Allo stesso periodo dovrebbe risalire anche la Deesis posta originariamente nell'abside e ora ubicata nella navata meridionale: la singolarità dell'opera è data dal fatto che non è formata dalla consueta triade con il Cristo in trono (benedicente alla greca e con il vangelo aperto) tra la Vergine e san Giovanni Evangelista: in questo caso, compare infatti una quarta figura a sé stante, forse Santa Caterina o Santa Margherita di Antiochia (Falla Castelfranchi, 2004).
Qualche decennio più tardi vengono affrescati, sempre nella navata centrale ma nell'emivolta, i cicli agiografici di Santa Caterina d'Alessandria a sinistra e Santa Margherita di Antiochia a destra, attribuiti ad un pittore di epoca sveva e databili attorno al 1250-1260. Il primo scorre da ovest verso est, mentre il secondo procede in direzione opposta.

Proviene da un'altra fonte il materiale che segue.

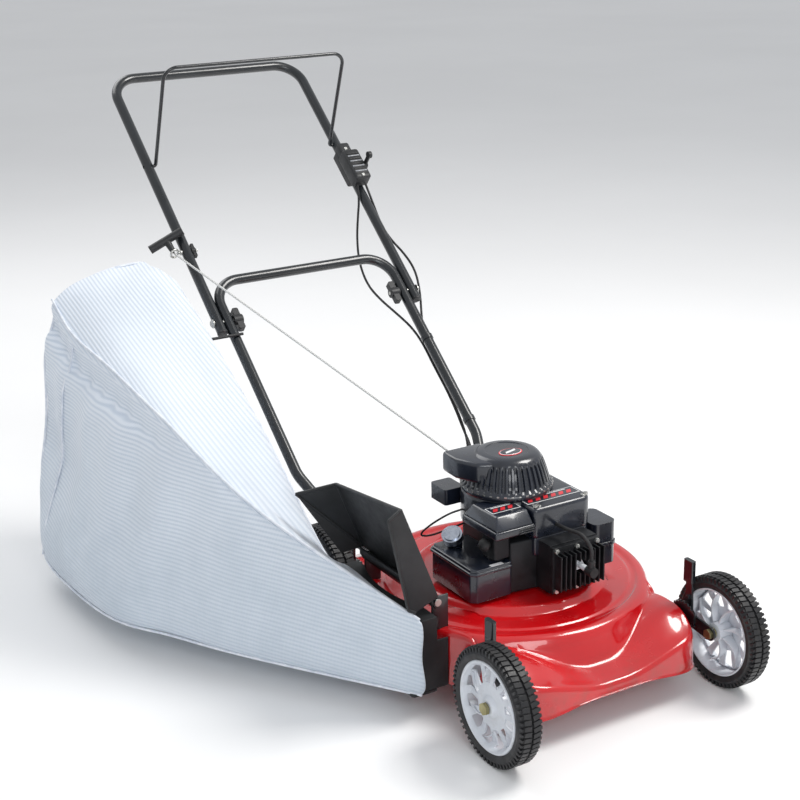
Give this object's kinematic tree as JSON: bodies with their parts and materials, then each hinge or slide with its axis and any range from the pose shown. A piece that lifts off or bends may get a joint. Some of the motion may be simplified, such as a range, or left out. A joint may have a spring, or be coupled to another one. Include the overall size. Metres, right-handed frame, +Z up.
{
  "type": "push lawn mower",
  "caption": "Walk-behind petrol push lawn mower with a steel deck, pull-start engine, side discharge chute, side grass bag, folding tube handle and lever-adjusted wheels.",
  "frame": {"origin": "middle of the mower's box, on the ground", "axes": "-Y is the way it is pushed, +Z is up and +X is the operator's left"},
  "size_m": [0.908, 1.6675, 0.9952],
  "materials": {
    "red_enamel": "gloss enamel",
    "black_enamel": "gloss enamel",
    "lever_steel": "satin black",
    "zinc_steel": "zinc plated",
    "blade_steel": "ground edge",
    "cast_aluminium": "black painted casting",
    "engine_black": "gloss black",
    "engine_plastic": "moulded",
    "black_plastic": "moulded",
    "spark_ceramic": "glazed",
    "black_rubber": "moulded",
    "white_plastic": "moulded",
    "tyre_rubber": "ribbed",
    "bag_cloth": "ribbed weave",
    "rope_fibre": "braided"
  },
  "bodies": {
    "deck": {"deck_shell": "red_enamel", "notch_plates": "black_enamel", "handle_brackets": "black_enamel", "deck_bolts": "zinc_steel", "deflector_rod": "zinc_steel", "deflector_spring": "zinc_steel", "engine_block": "cast_aluminium", "cylinder_head": "cast_aluminium", "engine_bolts": "zinc_steel", "spark_plug": "spark_ceramic", "spark_lead": "black_rubber", "blower_housing": "engine_black", "starter_housing": "engine_plastic", "carburetor": "cast_aluminium", "air_cleaner_cover": "engine_plastic", "fuel_tank": "engine_plastic", "muffler": "engine_black", "breather_box": "engine_plastic", "lower_handle": "black_enamel", "throttle_cable": "black_rubber", "brake_cable": "black_rubber", "cable_clips": "zinc_steel", "starter_rope": "rope_fibre"},
    "crank": {"crankshaft": "blade_steel", "flywheel": "cast_aluminium", "blade_adapter": "zinc_steel", "blade": "blade_steel", "blade_bolt": "zinc_steel"},
    "upper_handle": {"upper_handle": "black_enamel", "fold_bolts": "zinc_steel", "control_housing": "black_plastic", "rope_guide": "zinc_steel", "guide_nut": "zinc_steel"},
    "bail": {"bail": "black_enamel"},
    "throttle": {"throttle_lever": "black_plastic"},
    "knob_left": {"fold_knob_left": "black_plastic"},
    "knob_right": {"fold_knob_right": "black_plastic"},
    "grip": {"starter_grip": "black_plastic"},
    "pulley": {"starter_pulley": "engine_plastic"},
    "primer": {"primer_bulb": "black_rubber"},
    "cap": {"fuel_cap": "black_plastic"},
    "bag": {"bag": "bag_cloth", "chute_adapter": "black_plastic"},
    "deflector": {"deflector": "black_plastic"},
    "lever_front_left": {"height_lever_front_left": "lever_steel", "axle_bolt_front_left": "zinc_steel"},
    "wheel_front_left": {"tyre_front_left": "tyre_rubber", "rim_front_left": "white_plastic"},
    "lever_front_right": {"height_lever_front_right": "lever_steel", "axle_bolt_front_right": "zinc_steel"},
    "wheel_front_right": {"tyre_front_right": "tyre_rubber", "rim_front_right": "white_plastic"},
    "lever_rear_left": {"height_lever_rear_left": "lever_steel", "axle_bolt_rear_left": "zinc_steel"},
    "wheel_rear_left": {"tyre_rear_left": "tyre_rubber", "rim_rear_left": "white_plastic"},
    "lever_rear_right": {"height_lever_rear_right": "lever_steel", "axle_bolt_rear_right": "zinc_steel"},
    "wheel_rear_right": {"tyre_rear_right": "tyre_rubber", "rim_rear_right": "white_plastic"}
  },
  "joints": [
    {"name": "height_front_left", "type": "hinge", "parent": "deck", "child": "lever_front_left", "pos_m": [0.392, -0.67715, 0.108], "axis": [1, 0, 0], "range_deg": [-24, 24]},
    {"name": "roll_front_left", "type": "hinge", "parent": "lever_front_left", "child": "wheel_front_left", "pos_m": [0.427, -0.73215, 0.1016], "axis": [1, 0, 0], "continuous": true},
    {"name": "height_front_right", "type": "hinge", "parent": "deck", "child": "lever_front_right", "pos_m": [-0.02, -0.67715, 0.108], "axis": [1, 0, 0], "range_deg": [-24, 24]},
    {"name": "roll_front_right", "type": "hinge", "parent": "lever_front_right", "child": "wheel_front_right", "pos_m": [-0.055, -0.73215, 0.1016], "axis": [1, 0, 0], "continuous": true},
    {"name": "height_rear_left", "type": "hinge", "parent": "deck", "child": "lever_rear_left", "pos_m": [0.392, -0.21215, 0.108], "axis": [1, 0, 0], "range_deg": [-24, 24]},
    {"name": "roll_rear_left", "type": "hinge", "parent": "lever_rear_left", "child": "wheel_rear_left", "pos_m": [0.427, -0.15715, 0.1016], "axis": [1, 0, 0], "continuous": true},
    {"name": "height_rear_right", "type": "hinge", "parent": "deck", "child": "lever_rear_right", "pos_m": [-0.02, -0.21215, 0.108], "axis": [1, 0, 0], "range_deg": [-24, 24]},
    {"name": "roll_rear_right", "type": "hinge", "parent": "lever_rear_right", "child": "wheel_rear_right", "pos_m": [-0.055, -0.15715, 0.1016], "axis": [1, 0, 0], "continuous": true},
    {"name": "crank_turn", "type": "hinge", "parent": "deck", "child": "crank", "pos_m": [0.186, -0.41215, 0.1], "axis": [0, 0, 1], "continuous": true},
    {"name": "handle_fold", "type": "hinge", "parent": "deck", "child": "upper_handle", "pos_m": [0.186, 0.29485, 0.494], "axis": [1, 0, 0], "range_deg": [0, 130], "deforming": ["throttle_cable", "brake_cable", "starter_rope"]},
    {"name": "bail_close", "type": "hinge", "parent": "upper_handle", "child": "bail", "pos_m": [0.186, 0.62425, 0.7704], "axis": [1, 0, 0], "range_deg": [-64, 0], "stiffness_Nm_per_rad": 1.5, "springref_deg": 45.84},
    {"name": "throttle_swing", "type": "hinge", "parent": "upper_handle", "child": "throttle", "pos_m": [0.446, 0.53449, 0.73424], "axis": [1, 0, 0], "range_deg": [-35, 35]},
    {"name": "knob_left_turn", "type": "hinge", "parent": "upper_handle", "child": "knob_left", "pos_m": [0.376, 0.29485, 0.494], "axis": [1, 0, 0], "continuous": true},
    {"name": "knob_right_turn", "type": "hinge", "parent": "upper_handle", "child": "knob_right", "pos_m": [-0.004, 0.29485, 0.494], "axis": [1, 0, 0], "continuous": true},
    {"name": "starter_pull", "type": "slide", "parent": "upper_handle", "child": "grip", "axis": [-0.25, 0.6, 0.76], "range_m": [0, 0.6], "stiffness_N_per_m": 20, "springref_m": -0.3},
    {"name": "pulley_turn", "type": "hinge", "parent": "deck", "child": "pulley", "pos_m": [0.186, -0.41215, 0.36], "axis": [0, 0, 1], "range_deg": [-1190, 0]},
    {"name": "primer_press", "type": "slide", "parent": "deck", "child": "primer", "axis": [1, 0, 0], "range_m": [0, 0.0028], "stiffness_N_per_m": 600},
    {"name": "cap_turn", "type": "hinge", "parent": "deck", "child": "cap", "pos_m": [0.066, -0.41615, 0.252], "axis": [-0.4187, -0.2991, 0.8574], "continuous": true},
    {"name": "bag_slide", "type": "slide", "parent": "deck", "child": "bag", "axis": [-1, 0, 0], "range_m": [0, 0.42]},
    {"name": "deflector_swing", "type": "hinge", "parent": "deck", "child": "deflector", "pos_m": [-0.043, -0.41215, 0.2], "axis": [0, 1, 0], "range_deg": [-68.1, 0]}
  ],
  "couplings": [
    {"joint": "deflector_swing", "follows": "bag_slide", "rad_per_m": -2.8258},
    {"joint": "pulley_turn", "follows": "starter_pull", "rad_per_m": -34.247}
  ]
}
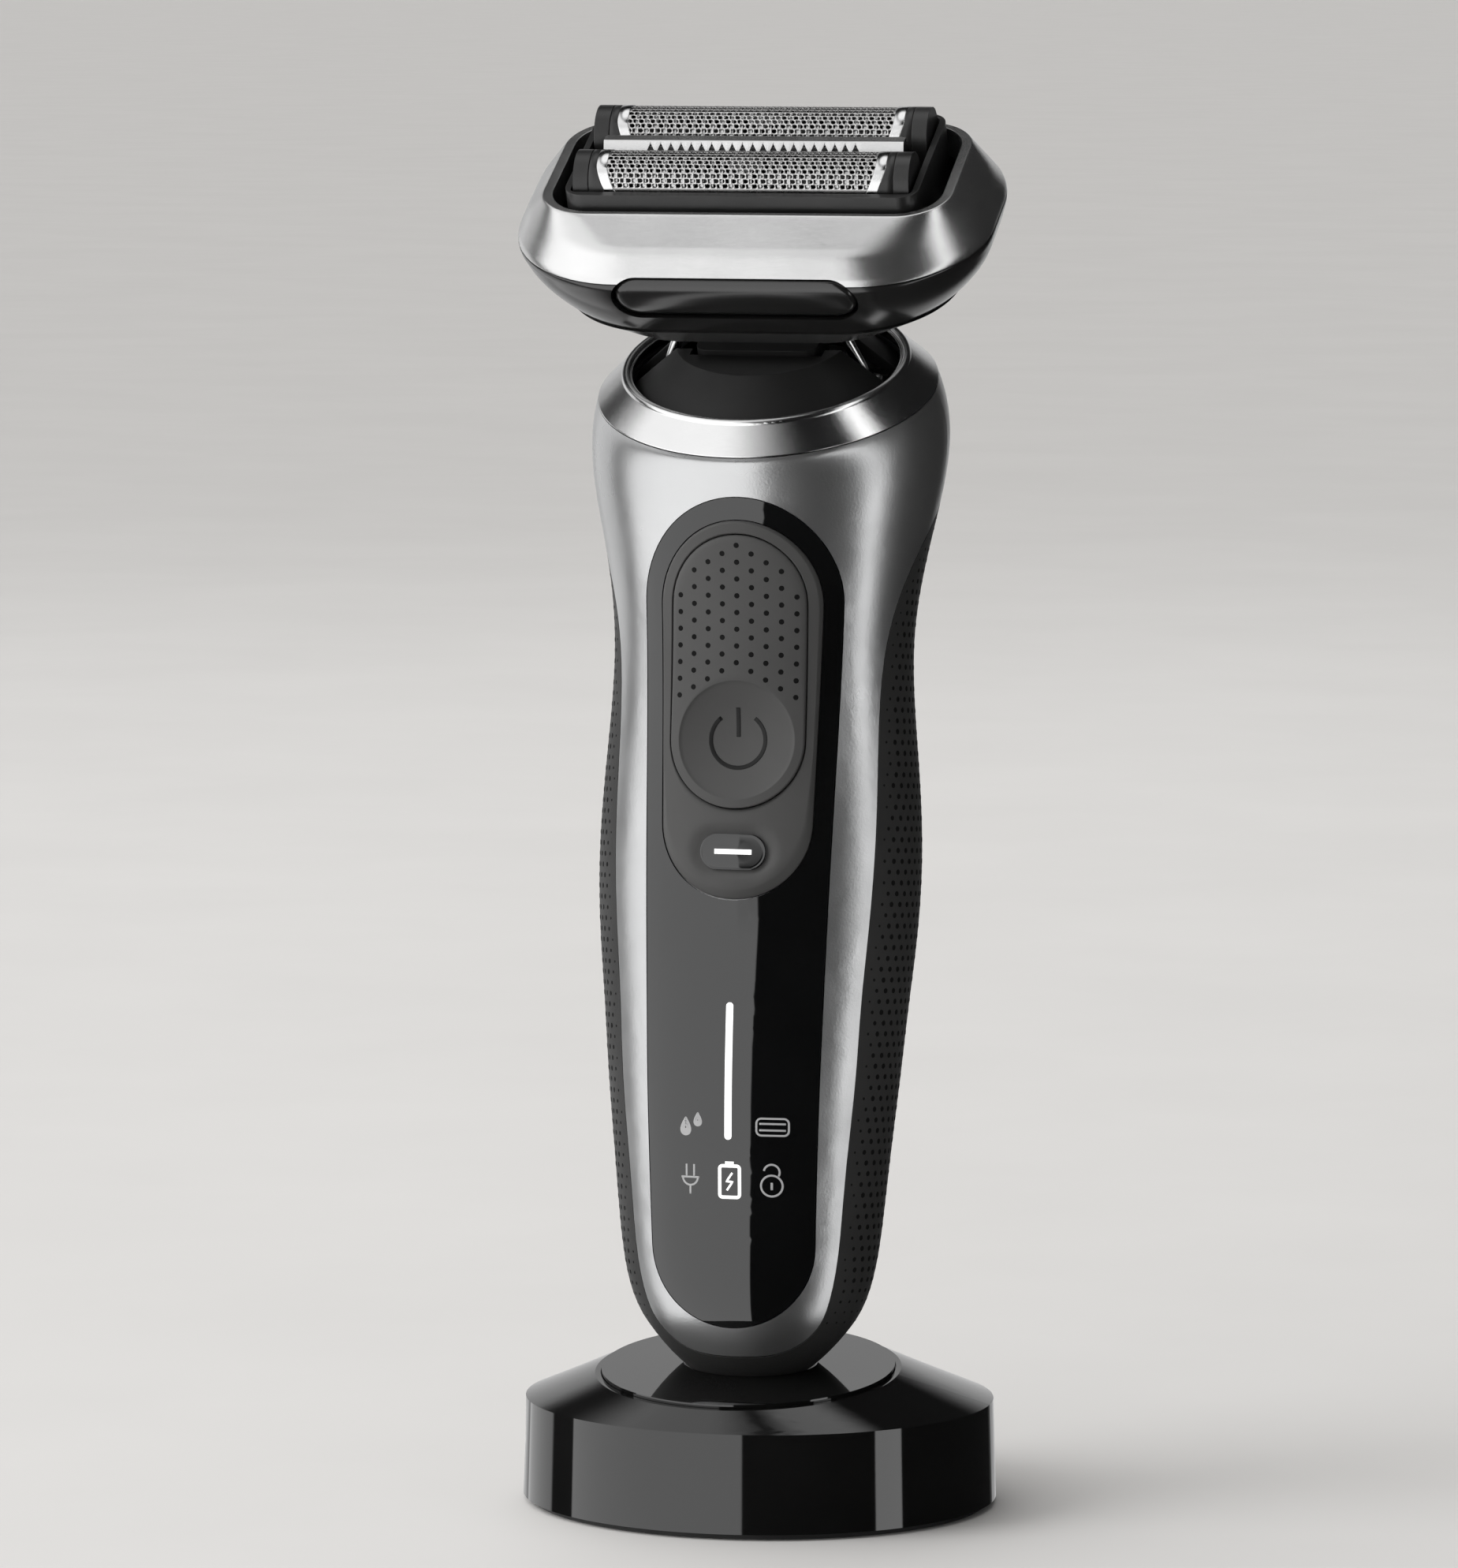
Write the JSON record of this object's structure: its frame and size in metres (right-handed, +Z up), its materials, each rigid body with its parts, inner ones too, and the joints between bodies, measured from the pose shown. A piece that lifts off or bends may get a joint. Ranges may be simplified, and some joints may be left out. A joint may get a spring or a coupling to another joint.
{
  "type": "electric shaver",
  "caption": "Cordless foil shaver with a pitching and rolling head, floating foils and middle trimmer, standing in an oval charging stand.",
  "frame": {"origin": "centre of the stand's foot pad, on the table", "axes": "+Z up, -Y is the front with the display panel, +X to the right seen from the front"},
  "size_m": [0.0602, 0.0546, 0.1751],
  "materials": {
    "silver": "satin lacquer with fine grain",
    "rubber": "matt",
    "chrome": "polished",
    "gloss_black": "polished",
    "soft_grey": "soft touch",
    "black_plastic": "fine texture",
    "light": "frosted",
    "board": "solder resist",
    "cell": "shrink sleeve",
    "steel": "ground",
    "foil": "etched",
    "copper": "bright"
  },
  "bodies": {
    "stand": {"stand_housing": "gloss_black", "stand_seat": "gloss_black", "stand_plug": "black_plastic", "stand_leads": "copper", "stand_base_plate": "black_plastic", "stand_foot_pad": "rubber", "stand_screws": "steel", "stand_weight": "steel", "stand_board": "board", "power_inlet": "black_plastic", "power_inlet_pins": "copper"},
    "handle": {"front_shell": "silver", "rear_grip": "rubber", "display_panel": "gloss_black", "charge_light_bar": "light", "switch_pad": "soft_grey", "mode_window": "gloss_black", "main_board": "board", "board_parts": "black_plastic", "tactile_switch": "black_plastic", "light_guide": "light", "battery_cell": "cell", "battery_tabs": "steel", "handle_chassis": "black_plastic", "housing_screws": "steel", "charge_socket": "black_plastic", "charge_pins": "copper", "pivot_bracket": "steel", "pitch_pin": "steel", "collar_ring": "chrome", "collar_seal": "rubber"},
    "button": {"power_button": "soft_grey"},
    "neck": {"neck_dome": "black_plastic", "neck_block": "black_plastic", "link_pins_lower": "steel"},
    "link_left": {"link_left": "chrome"},
    "link_right": {"link_right": "chrome"},
    "head": {"head_frame": "silver", "head_lower_shell": "gloss_black", "head_bottom_rim": "silver", "head_chassis": "black_plastic", "link_pins_upper": "steel", "motor_core": "steel", "motor_coil": "copper"},
    "mover": {"motor_mover": "steel", "motor_magnets": "steel"},
    "release_front": {"release_button_front": "black_plastic"},
    "release_rear": {"release_button_rear": "black_plastic"},
    "cassette": {"cassette_body": "black_plastic", "float_springs": "steel"},
    "foil_front": {"front_foil": "foil", "front_foil_holder": "black_plastic"},
    "foil_rear": {"rear_foil": "foil", "rear_foil_holder": "black_plastic"},
    "trimmer": {"trimmer_guard": "foil"},
    "cutter_front": {"front_cutter": "steel"},
    "cutter_rear": {"rear_cutter": "steel"},
    "cutter_trimmer": {"trimmer_blade": "steel"}
  },
  "joints": [
    {"name": "shaver_lift", "type": "slide", "parent": "stand", "child": "handle", "axis": [0, 0.1045, 0.9945], "range_m": [0, 0.03]},
    {"name": "power_button_press", "type": "slide", "parent": "handle", "child": "button", "axis": [0, 0.9945, -0.1045], "range_m": [0, 0.0006], "stiffness_N_per_m": 800, "springref_m": -0.0003},
    {"name": "head_pitch", "type": "hinge", "parent": "handle", "child": "neck", "pos_m": [0, 0.00622, 0.13628], "axis": [1, 0, 0], "range_deg": [-20, 20], "stiffness_Nm_per_rad": 0.4},
    {"name": "head_roll", "type": "hinge", "parent": "neck", "child": "head", "pos_m": [0, -0.00975, 0.16903], "axis": [0, 0.8988, 0.4384], "range_deg": [-6, 6], "stiffness_Nm_per_rad": 0.4},
    {"name": "link_left_swing", "type": "hinge", "parent": "neck", "child": "link_left", "pos_m": [-0.0136, 0.00432, 0.14018], "axis": [0, 0.8988, 0.4384], "range_deg": [-10.5, 10.5]},
    {"name": "link_right_swing", "type": "hinge", "parent": "neck", "child": "link_right", "pos_m": [0.0136, 0.00432, 0.14018], "axis": [0, 0.8988, 0.4384], "range_deg": [-10.5, 10.5]},
    {"name": "motor_swing", "type": "slide", "parent": "head", "child": "mover", "axis": [1, 0, 0], "range_m": [-0.0012, 0.0012], "stiffness_N_per_m": 250},
    {"name": "release_front_press", "type": "slide", "parent": "head", "child": "release_front", "axis": [0, 0.8988, 0.4384], "range_m": [0, 0.0015], "stiffness_N_per_m": 600, "springref_m": -0.0003},
    {"name": "release_rear_press", "type": "slide", "parent": "head", "child": "release_rear", "axis": [0, -0.8988, -0.4384], "range_m": [0, 0.0015], "stiffness_N_per_m": 600, "springref_m": -0.0003},
    {"name": "cassette_lift", "type": "slide", "parent": "head", "child": "cassette", "axis": [0, -0.4384, 0.8988], "range_m": [0, 0.02]},
    {"name": "front_foil_float", "type": "slide", "parent": "cassette", "child": "foil_front", "axis": [0, -0.4384, 0.8988], "range_m": [-0.0015, 0], "stiffness_N_per_m": 400, "springref_m": 0.0005},
    {"name": "rear_foil_float", "type": "slide", "parent": "cassette", "child": "foil_rear", "axis": [0, -0.4384, 0.8988], "range_m": [-0.0015, 0], "stiffness_N_per_m": 400, "springref_m": 0.0005},
    {"name": "trimmer_float", "type": "slide", "parent": "cassette", "child": "trimmer", "axis": [0, -0.4384, 0.8988], "range_m": [-0.0015, 0], "stiffness_N_per_m": 400, "springref_m": 0.0005},
    {"name": "front_cutter_drive", "type": "slide", "parent": "foil_front", "child": "cutter_front", "axis": [1, 0, 0], "range_m": [-0.0012, 0.0012]},
    {"name": "rear_cutter_drive", "type": "slide", "parent": "foil_rear", "child": "cutter_rear", "axis": [1, 0, 0], "range_m": [-0.0012, 0.0012]},
    {"name": "trimmer_drive", "type": "slide", "parent": "trimmer", "child": "cutter_trimmer", "axis": [1, 0, 0], "range_m": [-0.0012, 0.0012]}
  ],
  "couplings": [
    {"joint": "link_left_swing", "follows": "head_roll", "ratio": -1.7},
    {"joint": "link_right_swing", "follows": "head_roll", "ratio": -1.7},
    {"joint": "front_cutter_drive", "follows": "motor_swing", "ratio": 1},
    {"joint": "rear_cutter_drive", "follows": "motor_swing", "ratio": 1},
    {"joint": "trimmer_drive", "follows": "motor_swing", "ratio": 1}
  ]
}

Scene del ciclo di Santa Caterina

Scene del ciclo di Santa Margherita di Antiochia

Al tardo XIV secolo va invece riferito l'affresco – peraltro fortemente rimaneggiato nel corso del tempo - una volta collocato nell'abside ed oggi posto nelle vicinanze della sagrestia e raffigurante la Vergine con il braccio il Bambino a cui offre un fiore. In basso a destra s'intravede il volto di un uomo, probabilmente il committente dell'opera.


Note:

(1) Due chiese siciliane nei pressi di S.Croce di Camerina studiate dal D'Orsi e riferibili al VI-VIII secolo presentano anch'esse – come lo stesso mausoleo di Galla Placidia - una pianta a croce latina sormontata da cupola paragonabile a quella di S.Maria della Croce.


(2) Cfr. le bordure del cosiddetto mosaico di Orfeo rinvenuto in una tomba gerosolimitana ed oggi conservato nel Museo archeologico di Istanbul e ritenuto riferibile al IV-V secolo ed il fregio del pavimento musivo della cosiddetta Casa bruciata di Madaba e riferibile al VI-VII sec.).

Mosaico di Orfeo
Museo archeologico di Istanbul

(3) L'identificazione con la santa è suggerita da un confronto con la sua raffigurazione presente nella chiesa di Santa Maria dell'Idri a Nociglia.